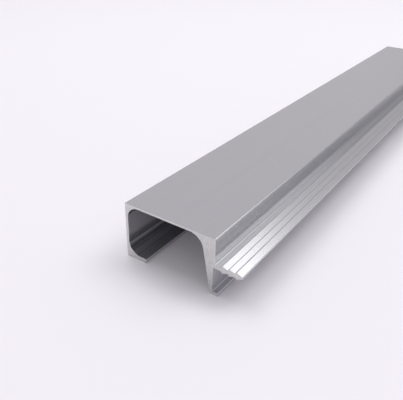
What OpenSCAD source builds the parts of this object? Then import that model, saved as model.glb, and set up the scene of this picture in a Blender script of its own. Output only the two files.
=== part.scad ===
// A cut length of extruded aluminium handle profile for the edge of a cabinet board.
// The section is a channel, open below, with a finger pull behind its lip. On its other side a
// barbed fin presses into a kerf sawn along the board's edge, and a foot lies under the board.
// X runs across the section towards the fin, Y along the length, Z up from the resting plane.
// The origin is in the middle of the box around the part, on the resting plane.

/* [Stock] */
// Length of the cut piece
length = 265; // [50:1:3000]
// Thickness of the board that the seat takes
board = 18; // [15:0.5:25]
// Play left between the board and the foot
board_play = 0.5; // [0:0.1:1]

/* [Channel] */
// Width of the top, from the outer left face to the face that the board meets
top_width = 33; // [26:0.5:60]
// Thickness of the top
top_thickness = 0.8; // [0.7:0.1:1.5]
// Thickness of the left wall
wall_thickness = 1; // [0.8:0.1:1.5]
// Reach of the lip from the outer left face
lip_reach = 7.6; // [7:0.1:10]
// Thickness of the lip
lip_thickness = 1.5; // [1:0.1:2]
// Radius of the two inner corners on the left
left_fillet = 4.2; // [2:0.1:5]

/* [Web] */
// Thickness of the web where it meets the top, before its corner is filled
web_top = 4.8; // [3:0.1:6]
// Thickness of the web at the resting plane
web_bottom = 0.8; // [0.7:0.05:1.5]
// Depth by which the web's outer face is set back below the fin
set_back = 0.5; // [0.2:0.1:1]
// Radius of the inner corner between the top and the web
right_fillet = 4.8; // [3:0.1:6]

/* [Fin] */
// Thickness of the fin's stem and of the fin between its barbs
stem = 1.2; // [0.8:0.1:1.4]
// Distance from the board's face to the first barb's crests
first_crest = 2.5; // [2:0.1:3]
// Number of barbs along each side of the fin
barbs = 3; // [2:1:4]
// Distance from one barb to the next
barb_pitch = 2.3; // [2:0.1:3]
// Thickness of the fin across the first barb's crests
crest_width = 2.5; // [2:0.1:3]
// Thickness that each barb loses to the one before it
crest_loss = 0.1; // [0:0.05:0.15]
// Length of the steep back of each barb
barb_back = 0.5; // [0.3:0.05:0.8]
// Length of the last barb, from its crests to the fin's blunt tip
last_barb = 2; // [1.5:0.1:3]
// Thickness of the fin's blunt tip
tip = 0.65; // [0.55:0.05:0.9]

/* [Foot] */
// Reach of the foot beyond the board's face
foot_reach = 1.4; // [1:0.1:3]
// Thickness of the foot
foot_thickness = 1; // [0.8:0.1:1.5]

/* [Edges] */
// Radius of the outer edges
edge = 0.3; // [0.1:0.05:0.3]
// Radius of the barbs' crests and of the troughs between them
barb_edge = 0.12; // [0.05:0.01:0.15]
// Radius of the small inner corners at the fin's stem and at the foot
root = 0.25; // [0.15:0.05:0.5]

/* [Hidden] */
$fn = 96;
foot_top = foot_thickness;
height = foot_top + board + board_play;
ceiling = height - top_thickness;
fin_level = foot_top + (board + board_play) / 2;
web_face = top_width - set_back;
foot_end = top_width + foot_reach;
fin_tip = crest_x(barbs - 1) + last_barb;
// Depth to which each arc crosses the two lines beside it, so that it meets each in one point
crossing = 0.0003;
// Width by which a corner piece laps over the lines that it rounds
lap = 0.05;

function crest_x(i) = top_width + first_crest + i * barb_pitch;
function crest_half(i) = (crest_width - i * crest_loss) / 2;

// Each corner of the outline is [x, z, radius]. The corners run counter-clockwise.
// One side of the fin from its root to its tip, where side is 1 above and -1 below.
function fin_side(side) = [
    for (i = [0:barbs - 1]) each [
        [crest_x(i) - barb_back, fin_level + side * stem / 2, barb_edge],
        [crest_x(i), fin_level + side * crest_half(i), barb_edge]
    ],
    [fin_tip, fin_level + side * tip / 2, edge]
];

function reversed(list) = [for (i = [len(list) - 1:-1:0]) list[i]];

outline = [
    [0, 0, edge],
    [lip_reach, 0, edge],
    [lip_reach, lip_thickness, edge],
    [wall_thickness, lip_thickness, left_fillet],
    [wall_thickness, ceiling, left_fillet],
    [top_width - web_top, ceiling, right_fillet],
    [web_face - web_bottom, 0, edge],
    [foot_end, 0, edge],
    [foot_end, foot_top, edge],
    [web_face, foot_top, root],
    [web_face, fin_level - stem / 2, root],
    each fin_side(-1),
    each reversed(fin_side(1)),
    [top_width, fin_level + stem / 2, root],
    [top_width, height, edge],
    [0, height, edge]
];

function point(i) = let (c = outline[(i + len(outline)) % len(outline)]) [c[0], c[1]];
function unit(v) = v / norm(v);
function is_inner(i) = cross(point(i) - point(i - 1), point(i + 1) - point(i)) < 0;

// The piece between a corner of the outline and the arc that rounds it.
module corner_piece(i) {
    to_last = unit(point(i - 1) - point(i));
    to_next = unit(point(i + 1) - point(i));
    half_angle = acos(to_last * to_next) / 2;
    radius = outline[i][2];
    centre = point(i) + unit(to_last + to_next) * (radius - crossing) / sin(half_angle);
    run = (radius - crossing) / tan(half_angle);
    kite = [point(i), point(i) + to_last * run, centre, point(i) + to_next * run];
    difference() {
        polygon([for (p = kite) centre + (p - centre) * (1 + lap / radius)]);
        translate(centre) circle(r = radius);
    }
}

module section() {
    difference() {
        union() {
            polygon([for (i = [0:len(outline) - 1]) point(i)]);
            for (i = [0:len(outline) - 1]) if (is_inner(i)) corner_piece(i);
        }
        for (i = [0:len(outline) - 1]) if (!is_inner(i)) corner_piece(i);
    }
}

module profile() {
    color([0.69, 0.7, 0.72])
    translate([-fin_tip / 2, 0, 0])
    rotate([90, 0, 0])
    linear_extrude(height = length, center = true) section();
}

profile();
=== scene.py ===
import math

import bpy
from mathutils import Matrix, Vector


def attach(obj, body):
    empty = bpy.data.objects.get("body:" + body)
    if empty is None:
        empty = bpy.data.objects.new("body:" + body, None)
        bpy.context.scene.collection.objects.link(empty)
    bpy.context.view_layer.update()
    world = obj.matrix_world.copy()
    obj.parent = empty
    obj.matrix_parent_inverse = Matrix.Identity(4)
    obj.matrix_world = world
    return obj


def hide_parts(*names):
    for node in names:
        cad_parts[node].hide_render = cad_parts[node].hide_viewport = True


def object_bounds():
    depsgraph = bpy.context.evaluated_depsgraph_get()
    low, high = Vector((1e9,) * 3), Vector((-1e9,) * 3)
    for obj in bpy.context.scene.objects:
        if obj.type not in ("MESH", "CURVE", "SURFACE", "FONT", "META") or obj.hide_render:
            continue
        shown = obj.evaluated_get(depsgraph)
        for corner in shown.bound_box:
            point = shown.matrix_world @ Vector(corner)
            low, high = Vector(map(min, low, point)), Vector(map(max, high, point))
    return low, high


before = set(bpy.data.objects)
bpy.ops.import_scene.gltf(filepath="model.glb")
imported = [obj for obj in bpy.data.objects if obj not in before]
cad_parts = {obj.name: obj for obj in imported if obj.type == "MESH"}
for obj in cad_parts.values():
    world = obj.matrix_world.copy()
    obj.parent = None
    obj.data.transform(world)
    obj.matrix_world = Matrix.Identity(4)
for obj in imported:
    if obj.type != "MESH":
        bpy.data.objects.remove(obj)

cad_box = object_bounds()
MM = 0.001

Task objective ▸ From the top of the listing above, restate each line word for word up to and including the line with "board_play = 0.5; // [0:0.1:1]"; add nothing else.

Written reply ▸
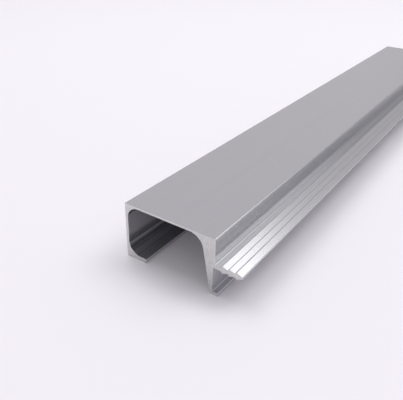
What OpenSCAD source builds the parts of this object? Then import that model, saved as model.glb, and set up the scene of this picture in a Blender script of its own. Output only the two files.
=== part.scad ===
// A cut length of extruded aluminium handle profile for the edge of a cabinet board.
// The section is a channel, open below, with a finger pull behind its lip. On its other side a
// barbed fin presses into a kerf sawn along the board's edge, and a foot lies under the board.
// X runs across the section towards the fin, Y along the length, Z up from the resting plane.
// The origin is in the middle of the box around the part, on the resting plane.

/* [Stock] */
// Length of the cut piece
length = 265; // [50:1:3000]
// Thickness of the board that the seat takes
board = 18; // [15:0.5:25]
// Play left between the board and the foot
board_play = 0.5; // [0:0.1:1]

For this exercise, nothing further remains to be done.